Saturday, April 4, 2009

They're Just Not That Into You(r Manuscript)

I've written a children's book. About a year ago, I submitted my polished draft to publishing houses and agents. The book truly captures the child narrator's voice and experience, but it deals with difficult subject matter and I knew it might not be the most marketable thing ever. Still, I felt like every response, every rejection was a badge of honor.
I received a wide range of responses. Scrawled notes along the top of my manuscript copy, form letters, and even a real letter with a personal "I'm sorry, good luck." The ones that responded with personal acknowledgement thrilled me, as I felt like they were validating that the book was good, even if it wasn't for them.
Then, one day, the phone rang. I had been having a very bad week at work, so was a bit cranky at the unknown caller who mispronounced my name. My grouchiness dissipated when they told me that their small publishing house liked my story and thought it fit in with their other works. They were interested in my book! They didn't know exactly when they might be able to put out a new book, but they wanted me to know. Can I say it again? They were interested in my book!
I hung up the phone and did lots of happy dancing.
That was our only contact. No agreements were ever reached and I know it was just a preliminary call. But at what point can I send the book out again to a new round of publishing houses? Would it make sense to contact this publisher again and remind them that, at one point, they were interested in my book? Can I ask them if they still might be? Keep in mind, this was months ago. Perhaps I should have already contacted them for followup?
I was thrilled to hear of their interest, but would like to find someone who is interested enough to actually publish it, not just someone who will call me once and then leave me waiting indefinitely for some additional news or plans. I can get enough of that sort of thing in the dating world!
You can send it out to other publishing houses NOW. You're absolutely right to feel that this is not the most promising way to begin with a publishing house, so while it may yet work itself out at that small house, don't stop submitting.

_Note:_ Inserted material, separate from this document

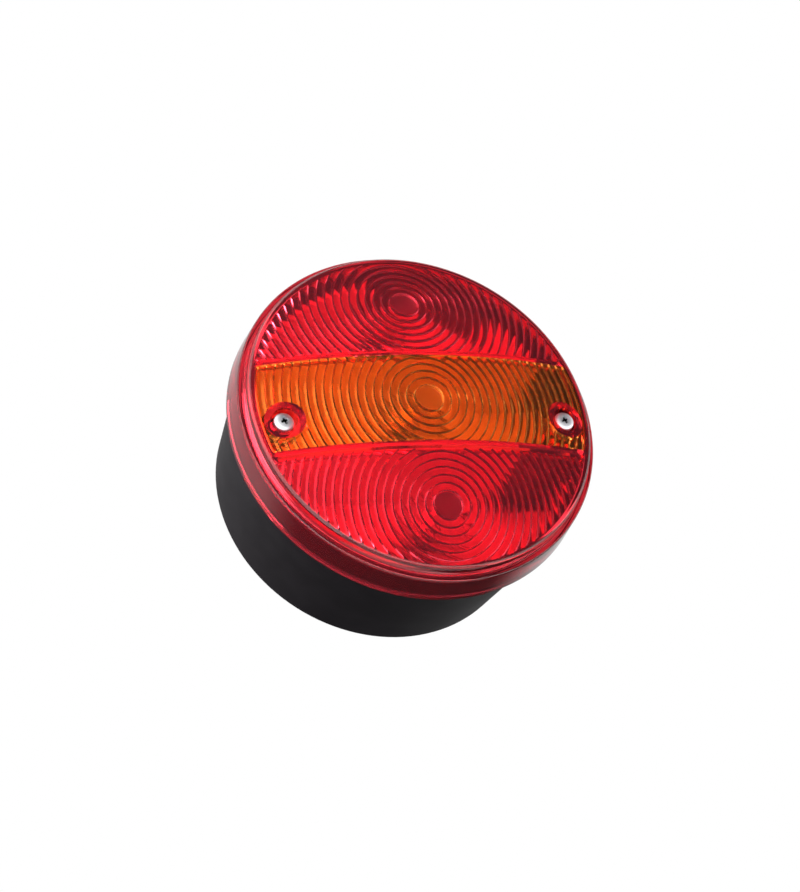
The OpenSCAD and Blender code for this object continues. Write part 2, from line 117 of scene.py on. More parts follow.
class Bench:
    """Modelling moves made with the edit-mode operators."""

    @staticmethod
    def clear() -> None:
        """Leave edit mode and deselect everything."""
        if bpy.context.object and bpy.context.object.mode != "OBJECT":
            bpy.ops.object.mode_set(mode="OBJECT")
        for item in bpy.context.selected_objects:
            item.select_set(False)

    @staticmethod
    def activate(piece: Piece) -> None:
        """Make one piece the only selected and the active one."""
        Bench.clear()
        piece.select_set(True)
        bpy.context.view_layer.objects.active = piece

    @staticmethod
    def point(name: str, place: Vector) -> Piece:
        """Start a piece as one vertex, in edit mode.

        Args:
            name: Name of the piece.
            place: Where the vertex stands, in metres.

        Returns:
            The piece, with its object at the origin and its vertex selected.
        """
        Bench.clear()
        bpy.ops.mesh.primitive_plane_add(size=MM, location=(0.0, 0.0, 0.0))
        piece = bpy.context.object
        piece.name = name
        piece.data.name = name
        bpy.ops.object.mode_set(mode="EDIT")
        bpy.ops.mesh.merge(type="CENTER")
        bpy.ops.transform.translate(value=place)
        return piece

    @staticmethod
    def trace(points: list[Vector], closed: bool) -> None:
        """Extrude the selected vertex from point to point.

        Args:
            points: The places the line runs through, the first being where the vertex stands.
            closed: Whether the last point is joined to the first.
        """
        for before, after in zip(points, points[1:]):
            bpy.ops.mesh.extrude_vertices_move(TRANSFORM_OT_translate={"value": after - before})
        bpy.ops.mesh.select_all(action="SELECT")
        if closed:
            bpy.ops.mesh.remove_doubles(threshold=1e-7)

    @staticmethod
    def close_up(threshold: float = 2e-7) -> None:
        """Merge doubles, turn the faces outwards and leave edit mode."""
        bpy.ops.mesh.select_all(action="SELECT")
        bpy.ops.mesh.remove_doubles(threshold=threshold)
        bpy.ops.mesh.normals_make_consistent(inside=False)
        bpy.ops.object.mode_set(mode="OBJECT")

    @staticmethod
    def turn(
        name: str, line: list[Vector], centre: Vector, axis: Vector, steps: int = 128, closed: bool = True
    ) -> Piece:
        """Turn an outline a full circle about an axis.

        Args:
            name: Name of the piece.
            line: The outline's points in metres, in a plane that holds the axis.
            centre: A point on the axis.
            axis: Direction of the axis.
            steps: Number of segments round the circle.
            closed: Whether the outline is a loop, for a ring, or starts and ends on the axis.

        Returns:
            The turned piece.
        """
        points = line + [line[0]] if closed else line
        piece = Bench.point(name, points[0])
        Bench.trace(points, closed)
        bpy.ops.mesh.spin(steps=steps, angle=2 * math.pi, center=centre, axis=axis)
        Bench.close_up()
        return piece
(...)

You could remind this publisher of their interest, but months of silence tell another story. And what was that about not knowing exactly when they might be able to put out a new book? What, are they waiting for stock space to free up in their garage?

Submit, submit, submit.
__________________________________________
I submitted a book proposal to a publisher in June. They loved it and sent me a contract immediately, but then they decided they were not a large enough house to exploit the project as it should be. They suggested a larger house and a specific editor, and I sent the proposal package on to him with a cover letter telling him that the editor at the previous house had suggested sending it to him personally. That was in July 2008. I have heard nothing, even though the second publisher's web site says they respond in three months. Would it be rude/pushy to write to him and inquire? Would it be rude to submit it to other publishers? I don't know if they are actively considering it or it's sitting at the bottom of a slush pile.
It would not be rude or pushy to write and inquire. But you shouldn't necessarily expect an answer to your letter from the people who aren't responding to your submission.

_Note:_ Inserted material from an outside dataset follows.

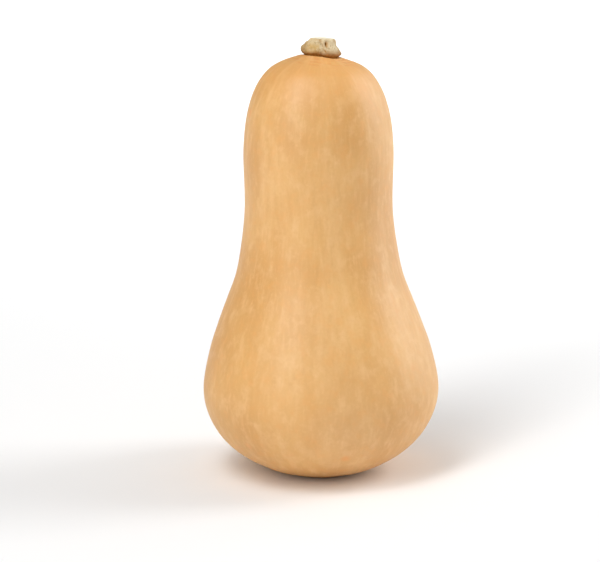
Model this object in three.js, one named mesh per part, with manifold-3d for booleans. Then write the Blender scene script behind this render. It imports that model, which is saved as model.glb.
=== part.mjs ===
// A whole butternut squash standing upright on its blossom end, with the corky stub of its stem.
// Millimetres, +Z up. The origin lies on the surface that the squash stands on, under its middle.
// The fruit is one grown piece, and the stem sits on its crown as a piece of its own.
import * as THREE from "three";
import { mergeVertices } from "three/addons/utils/BufferGeometryUtils.js";
import Module from "manifold-3d";

// Fruit: the main heights and radii of its outline.
const FRUIT_HEIGHT = 239.9;
const BULB_RADIUS = 67.5;
const BULB_HEIGHT = 48.5;
const WAIST_RADIUS = 42;
const WAIST_HEIGHT = 151.5;
const NECK_RADIUS = 42.3;
const NECK_HEIGHT = 187.5;

// Blossom end: a flat ring that the squash rests on, round a dimple with a corky scar.
const REST_INNER = 11;
const REST_OUTER = 22;
const DIMPLE_DEPTH = 2.6;
const SCAR_RADIUS = 5;
const SCAR_RISE = 0.9;

// How the grown fruit departs from a turned shape.
const NECK_OFFSET = [-1.7, 4]; // from the bulb's axis to the neck's
const TILT_TURN = 0.75; // direction in which the crown falls, towards +X and the back
const SHOULDER_TILT = 0.018; // fall of the shoulders, per millimetre
const CROWN_TILT = 0.1; // further fall close round the stem
const CROWN_RADIUS = 16;
const OVALNESS = 0.01;
const OVAL_TURN = 0.6;
const LOBES = 5;
const LOBE_DEPTH = 0.45; // the broad sides of the neck
const RIB_DEPTH = 0.35; // the narrow ribs that gather at the blossom end
const RIB_FADE = [8, 90]; // heights between which the ribs fade out
const LOBE_TURN = -Math.PI / 2 + Math.PI / LOBES;

// Stem: a ridged stub whose foot spreads over the crown. Heights are from the crown.
const STEM_HEIGHT = 9.8;
const FOOT_RADIUS = 11.1;
const STUB_RADIUS = 8;
const CUT_RADIUS = 6.5;
const STEM_ROOT = -2.6;
const STEM_OFFSET = [1.6, 0]; // from the neck's axis
const STEM_LEAN = 0.12; // sideways per millimetre of height
const STEM_BOW = { depth: 1.1, height: 5.2, spread: 3.2 }; // towards -X at half its height
const STEM_TILT = 0.09; // fall of the foot and of the cut end, per millimetre
const CROWDING = 0.17; // brings the ridges closer together at the back
const GROOVE_FOOT = 2.2; // depth between the ridges, at the foot and at the cut end
const GROOVE_TOP = 0.8;
const SWELL = { depth: 0.5, turn: 0.33 }; // makes the stem oval
const TWIST = { depth: 0.4, rise: 0.25 }; // makes its ridges uneven and turns them with height
const KNOT = { turn: -1.2, height: 8.1, radius: 1.2, depth: 1.3 }; // a small hole beside a ridge
const STEM_GAP = 0.3; // clear space between stem and fruit

const AROUND_FRUIT = 72;
const STEPS_UP_FRUIT = 44;
const AROUND_STEM = 60;
const STEPS_UP_STEM = 22;

const wasm = await Module();
wasm.setup();

const { lerp, smoothstep } = THREE.MathUtils;
const bell = (v, width) => Math.exp(-((v / width) ** 2));

// Evenly spaced points of a smooth curve through [radius, height] stations.
function smoothOutline(stations, steps) {
  const curve = new THREE.CatmullRomCurve3(stations.map(([r, z]) => new THREE.Vector3(r, z, 0)));
  return curve.getSpacedPoints(steps).map((p) => new THREE.Vector2(Math.max(p.x, 0), p.y));
}

// A mesh's geometry as one closed surface with only its positions.
function closed(geometry) {
  geometry.deleteAttribute("normal");
  geometry.deleteAttribute("uv");
  return mergeVertices(geometry, 1e-3);
}

// Turns an outline about Z, then moves each of its points by grow.
function turned(outline, around, grow) {
  const geometry = new THREE.LatheGeometry(outline, around).rotateX(Math.PI / 2);
  const position = geometry.getAttribute("position");
  const p = new THREE.Vector3();
  for (let i = 0; i < position.count; i++) {
    p.fromBufferAttribute(position, i);
    grow(p, Math.hypot(p.x, p.y), Math.atan2(p.y, p.x));
    position.setXYZ(i, p.x, p.y, p.z);
  }
  return closed(geometry);
}

// The bulb's lower half, an arc of the ellipse that meets the ring at REST_OUTER.
function underside() {
  const drop = BULB_HEIGHT / Math.sqrt(1 - (REST_OUTER / BULB_RADIUS) ** 2);
  const widest = Math.acos(REST_OUTER / BULB_RADIUS);
  return [1, 0.8, 0.6, 0.4, 0.2].map((part) => {
    const below = part * widest;
    return [BULB_RADIUS * Math.cos(below), BULB_HEIGHT - drop * Math.sin(below)];
  });
}

function fruitOutline() {
  const scarTop = DIMPLE_DEPTH - SCAR_RISE;
  const blossomEnd = [
    [0, scarTop],
    [SCAR_RADIUS * 0.7, scarTop + 0.1],
    [SCAR_RADIUS, DIMPLE_DEPTH],
    [SCAR_RADIUS + 2, DIMPLE_DEPTH * 0.75],
    [REST_INNER - 1.8, DIMPLE_DEPTH * 0.16],
    [REST_INNER, 0],
    [(REST_INNER + REST_OUTER) / 2, 0],
  ];
  const wall = [
    ...underside(),
    [BULB_RADIUS, BULB_HEIGHT],
    [BULB_RADIUS * 0.94, BULB_HEIGHT + 22],
    [BULB_RADIUS * 0.866, BULB_HEIGHT + 37],
    [BULB_RADIUS * 0.788, BULB_HEIGHT + 51],
    [BULB_RADIUS * 0.709, BULB_HEIGHT + 65],
    [WAIST_RADIUS * 1.06, BULB_HEIGHT + 81],
    [WAIST_RADIUS, WAIST_HEIGHT],
    [NECK_RADIUS, NECK_HEIGHT],
    [NECK_RADIUS * 0.944, FRUIT_HEIGHT - 32.5],
    [NECK_RADIUS * 0.824, FRUIT_HEIGHT - 17.8],
    [NECK_RADIUS * 0.64, FRUIT_HEIGHT - 7.8],
    [NECK_RADIUS * 0.3, FRUIT_HEIGHT - 1.3],
    [0, FRUIT_HEIGHT],
  ];
  const base = blossomEnd.map(([r, z]) => new THREE.Vector2(r, z));
  return [...base, ...smoothOutline(wall, STEPS_UP_FRUIT)];
}

function growFruit(p, radius, angle) {
  const neck = smoothstep(p.z, BULB_HEIGHT, WAIST_HEIGHT);
  const blossom = 1 - smoothstep(p.z, ...RIB_FADE);
  const lobe = LOBE_DEPTH * neck * Math.cos(LOBES * (angle - LOBE_TURN));
  const rib = (RIB_DEPTH * blossom * radius * Math.cos(2 * LOBES * (angle - LOBE_TURN))) / BULB_RADIUS;
  const oval = OVALNESS * radius * Math.cos(2 * (angle - OVAL_TURN));
  const grown = radius + oval + rib + lobe * Math.min(radius / CROWN_RADIUS, 1);
  const tilt = SHOULDER_TILT + CROWN_TILT * bell(radius, CROWN_RADIUS);
  p.x = grown * Math.cos(angle);
  p.y = grown * Math.sin(angle);
  p.z -= tilt * grown * Math.cos(angle - TILT_TURN) * smoothstep(p.z, NECK_HEIGHT, FRUIT_HEIGHT);
  p.x += NECK_OFFSET[0] * neck;
  p.y += NECK_OFFSET[1] * neck;
}

function stemOutline() {
  const cut = STEM_HEIGHT;
  const bark = [
    [FOOT_RADIUS - 2.2, STEM_ROOT],
    [FOOT_RADIUS - 0.2, -0.8],
    [FOOT_RADIUS + 0.3, 0.9],
    [FOOT_RADIUS, 2.6],
    [FOOT_RADIUS - 0.9, 4.3],
    [STUB_RADIUS + 0.9, 6],
    [STUB_RADIUS, 7.6],
    [CUT_RADIUS + 0.6, cut - 0.8],
    [CUT_RADIUS, cut],
  ];
  const root = new THREE.Vector2(0, STEM_ROOT);
  const cutEnd = [
    [CUT_RADIUS - 1.5, cut - 0.2],
    [CUT_RADIUS - 4, cut - 0.6],
    [0, cut - 0.9],
  ].map(([r, z]) => new THREE.Vector2(r, z));
  return [root, ...smoothOutline(bark, STEPS_UP_STEM), ...cutEnd];
}

function growStem(p, radius, angle) {
  const up = smoothstep(p.z, 0, STEM_HEIGHT);
  const out = Math.min(radius / STUB_RADIUS, 1) ** 2;
  const ridge = Math.abs(Math.cos((LOBES / 2) * (angle - LOBE_TURN - CROWDING * Math.cos(angle)))) ** 0.7;
  const groove = lerp(GROOVE_FOOT, GROOVE_TOP, up) * (1 - ridge);
  const oval = SWELL.depth * Math.cos(2 * (angle - SWELL.turn));
  const uneven = TWIST.depth * Math.sin(3 * angle - TWIST.rise * p.z);
  const fromKnot = Math.hypot((angle - KNOT.turn) * radius, p.z - KNOT.height);
  const knot = KNOT.depth * bell(fromKnot, KNOT.radius);
  const grown = radius + (oval + uneven - groove - knot) * out;
  const bow = STEM_BOW.depth * bell(p.z - STEM_BOW.height, STEM_BOW.spread);
  p.x = grown * Math.cos(angle) + STEM_LEAN * Math.max(p.z, 0) - bow;
  p.y = grown * Math.sin(angle);
  p.z -= STEM_TILT * grown * Math.cos(angle - TILT_TURN);
}

function solidOf(geometry) {
  const vertProperties = geometry.getAttribute("position").array;
  const triVerts = new Uint32Array(geometry.index.array);
  return new wasm.Manifold(new wasm.Mesh({ numProp: 3, vertProperties, triVerts }));
}

function geometryOf(solid) {
  const { vertProperties, triVerts } = solid.getMesh();
  const geometry = new THREE.BufferGeometry();
  geometry.setAttribute("position", new THREE.BufferAttribute(new Float32Array(vertProperties), 3));
  geometry.setIndex(new THREE.BufferAttribute(new Uint32Array(triVerts), 1));
  geometry.computeVertexNormals();
  return geometry;
}

function makeFruit() {
  const geometry = turned(fruitOutline(), AROUND_FRUIT, growFruit);
  geometry.computeVertexNormals();
  const skin = new THREE.MeshStandardMaterial({ color: 0xe3b27a, roughness: 0.5, metalness: 0 });
  const mesh = new THREE.Mesh(geometry, skin);
  mesh.name = "fruit";
  return mesh;
}

// The stem's underside is the crown's own surface, a gap above it.
function makeStem(fruit) {
  const x = NECK_OFFSET[0] + STEM_OFFSET[0];
  const y = NECK_OFFSET[1] + STEM_OFFSET[1];
  const whole = solidOf(turned(stemOutline(), AROUND_STEM, growStem)).translate([x, y, FRUIT_HEIGHT]);
  const crown = solidOf(fruit.geometry).translate([0, 0, STEM_GAP]);
  const cork = new THREE.MeshStandardMaterial({ color: 0xcdb98c, roughness: 0.9, metalness: 0 });
  const mesh = new THREE.Mesh(geometryOf(whole.subtract(crown)), cork);
  mesh.name = "stem";
  return mesh;
}

const squash = new THREE.Group();
const fruit = makeFruit();
squash.add(fruit, makeStem(fruit));

export default squash;
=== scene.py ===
# A whole butternut squash on a plain pale floor. Metres, +Z up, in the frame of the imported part.
# The fruit and its stem are turned from their outlines, then grown point by point into uneven forms.

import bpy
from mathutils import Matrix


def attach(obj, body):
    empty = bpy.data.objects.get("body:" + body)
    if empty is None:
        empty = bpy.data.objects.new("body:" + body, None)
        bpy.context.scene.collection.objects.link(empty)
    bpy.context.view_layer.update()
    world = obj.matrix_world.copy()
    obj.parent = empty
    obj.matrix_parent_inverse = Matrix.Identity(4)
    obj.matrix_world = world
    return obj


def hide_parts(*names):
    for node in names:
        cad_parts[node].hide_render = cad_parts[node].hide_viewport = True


bl_info = {
    "name": "Butternut Squash",
    "version": (1, 0, 0),
    "blender": (4, 5, 0),
    "location": "3D View > Sidebar > Squash",
    "description": "Models a whole butternut squash with its corky stem and sets it in a soft studio",
    "category": "Add Mesh",
}

import math

import bmesh
import bpy
from bpy.props import FloatProperty, FloatVectorProperty, IntProperty, PointerProperty
from mathutils import Color, Vector, noise
from mathutils.geometry import interpolate_bezier

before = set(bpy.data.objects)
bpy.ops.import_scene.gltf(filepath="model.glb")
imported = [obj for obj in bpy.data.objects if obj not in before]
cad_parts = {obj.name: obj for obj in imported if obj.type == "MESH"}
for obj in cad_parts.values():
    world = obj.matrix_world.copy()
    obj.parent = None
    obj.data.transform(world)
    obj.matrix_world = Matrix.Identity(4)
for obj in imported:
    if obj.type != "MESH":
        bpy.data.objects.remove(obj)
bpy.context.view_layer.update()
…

It would also not be rude to KEEP SUBMITTING. Keep submitting.

3 comments:

Judy said...

Re the second letter...she has a CONTRACT but the publisher is now not going to honor it because she thinks it should go to a bigger publisher?

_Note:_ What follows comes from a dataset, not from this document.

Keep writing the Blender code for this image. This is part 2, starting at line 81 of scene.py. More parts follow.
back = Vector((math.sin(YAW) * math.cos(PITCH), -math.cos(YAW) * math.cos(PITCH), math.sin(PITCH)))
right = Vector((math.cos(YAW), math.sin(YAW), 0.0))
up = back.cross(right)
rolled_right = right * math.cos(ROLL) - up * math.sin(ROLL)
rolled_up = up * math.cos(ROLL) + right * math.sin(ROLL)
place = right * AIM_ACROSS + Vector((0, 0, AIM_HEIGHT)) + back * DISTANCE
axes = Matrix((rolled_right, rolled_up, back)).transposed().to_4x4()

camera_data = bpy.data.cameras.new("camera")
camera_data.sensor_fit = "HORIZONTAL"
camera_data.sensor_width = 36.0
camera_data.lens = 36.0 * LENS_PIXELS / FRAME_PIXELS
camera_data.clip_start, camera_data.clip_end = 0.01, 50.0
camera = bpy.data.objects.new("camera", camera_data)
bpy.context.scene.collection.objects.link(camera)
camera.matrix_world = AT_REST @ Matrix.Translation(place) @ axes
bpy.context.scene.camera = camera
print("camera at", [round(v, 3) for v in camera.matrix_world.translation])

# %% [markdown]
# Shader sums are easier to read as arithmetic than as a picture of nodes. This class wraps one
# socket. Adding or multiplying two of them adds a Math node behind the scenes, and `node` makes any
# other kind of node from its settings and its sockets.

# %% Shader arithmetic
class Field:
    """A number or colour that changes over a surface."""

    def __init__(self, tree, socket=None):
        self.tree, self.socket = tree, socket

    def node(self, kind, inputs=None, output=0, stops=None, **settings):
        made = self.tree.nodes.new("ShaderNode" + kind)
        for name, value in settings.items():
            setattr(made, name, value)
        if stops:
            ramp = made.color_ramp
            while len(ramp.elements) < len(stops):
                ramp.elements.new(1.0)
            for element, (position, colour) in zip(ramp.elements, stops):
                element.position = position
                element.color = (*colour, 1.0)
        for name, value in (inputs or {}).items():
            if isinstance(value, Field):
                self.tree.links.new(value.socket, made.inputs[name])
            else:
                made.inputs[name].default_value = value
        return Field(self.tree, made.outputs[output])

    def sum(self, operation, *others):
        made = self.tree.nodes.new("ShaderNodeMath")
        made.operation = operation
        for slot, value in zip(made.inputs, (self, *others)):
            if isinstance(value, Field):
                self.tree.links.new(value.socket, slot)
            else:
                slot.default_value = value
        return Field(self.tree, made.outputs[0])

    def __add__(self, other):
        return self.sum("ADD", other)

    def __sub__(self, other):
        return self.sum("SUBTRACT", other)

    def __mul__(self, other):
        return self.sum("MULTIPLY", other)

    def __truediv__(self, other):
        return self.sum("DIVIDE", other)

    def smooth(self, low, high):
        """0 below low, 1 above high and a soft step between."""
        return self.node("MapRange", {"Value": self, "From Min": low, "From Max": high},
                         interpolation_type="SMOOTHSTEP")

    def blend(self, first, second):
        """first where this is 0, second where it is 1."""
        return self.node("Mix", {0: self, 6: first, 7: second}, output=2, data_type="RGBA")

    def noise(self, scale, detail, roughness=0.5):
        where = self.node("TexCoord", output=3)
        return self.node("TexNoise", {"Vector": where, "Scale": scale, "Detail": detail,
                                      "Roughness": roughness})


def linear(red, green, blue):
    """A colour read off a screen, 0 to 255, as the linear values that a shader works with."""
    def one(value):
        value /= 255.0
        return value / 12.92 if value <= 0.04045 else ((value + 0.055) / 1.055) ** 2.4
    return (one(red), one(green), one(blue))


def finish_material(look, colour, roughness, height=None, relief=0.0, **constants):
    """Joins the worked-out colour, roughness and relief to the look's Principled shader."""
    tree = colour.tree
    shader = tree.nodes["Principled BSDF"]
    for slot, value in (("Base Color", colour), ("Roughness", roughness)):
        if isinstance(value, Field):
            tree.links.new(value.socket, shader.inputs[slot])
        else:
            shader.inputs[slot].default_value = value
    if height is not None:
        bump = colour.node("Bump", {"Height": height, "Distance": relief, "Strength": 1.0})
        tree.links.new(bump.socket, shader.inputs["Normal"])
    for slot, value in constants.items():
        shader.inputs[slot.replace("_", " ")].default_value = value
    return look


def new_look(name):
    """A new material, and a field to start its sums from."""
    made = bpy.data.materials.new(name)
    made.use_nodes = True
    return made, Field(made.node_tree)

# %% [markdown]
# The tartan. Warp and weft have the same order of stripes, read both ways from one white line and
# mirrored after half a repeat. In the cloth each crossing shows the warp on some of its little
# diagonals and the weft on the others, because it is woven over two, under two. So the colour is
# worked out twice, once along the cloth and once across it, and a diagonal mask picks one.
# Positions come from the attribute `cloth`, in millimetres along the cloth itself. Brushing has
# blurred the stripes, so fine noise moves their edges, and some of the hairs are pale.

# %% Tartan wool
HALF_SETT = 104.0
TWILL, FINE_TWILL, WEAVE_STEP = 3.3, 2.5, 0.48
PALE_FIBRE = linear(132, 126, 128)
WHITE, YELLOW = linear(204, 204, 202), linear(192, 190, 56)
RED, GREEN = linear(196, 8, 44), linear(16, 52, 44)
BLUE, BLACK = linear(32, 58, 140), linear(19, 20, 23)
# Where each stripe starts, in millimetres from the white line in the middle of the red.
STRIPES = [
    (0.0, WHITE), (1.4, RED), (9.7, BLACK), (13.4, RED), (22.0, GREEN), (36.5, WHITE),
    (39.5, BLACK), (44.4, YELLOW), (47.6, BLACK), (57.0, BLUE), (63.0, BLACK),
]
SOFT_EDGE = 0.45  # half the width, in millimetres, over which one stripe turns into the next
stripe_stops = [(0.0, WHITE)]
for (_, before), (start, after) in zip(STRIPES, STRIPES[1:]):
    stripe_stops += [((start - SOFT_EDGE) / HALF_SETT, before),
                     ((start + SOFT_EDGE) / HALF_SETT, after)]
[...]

Isn't there a problem there? Shouldn't the author be contacting the person with who she has a contract, or did she agree to let them cancel it?

Beth Kephart said...

I've been sitting here reading through these entries just now and smiling. I love the bracing truth of you, whomever your anonymous self might be.

David Dittell said...

EA,

Thank you. I often get people interested in a specific project, and I keep sending my work out. Other people ask why I do that, and it's because the person who's right for that particular book/script/etc. is going to lock it up soon and move with it, not leave their potential source of income waiting.

I've already written something on spec; no more favors are necessary.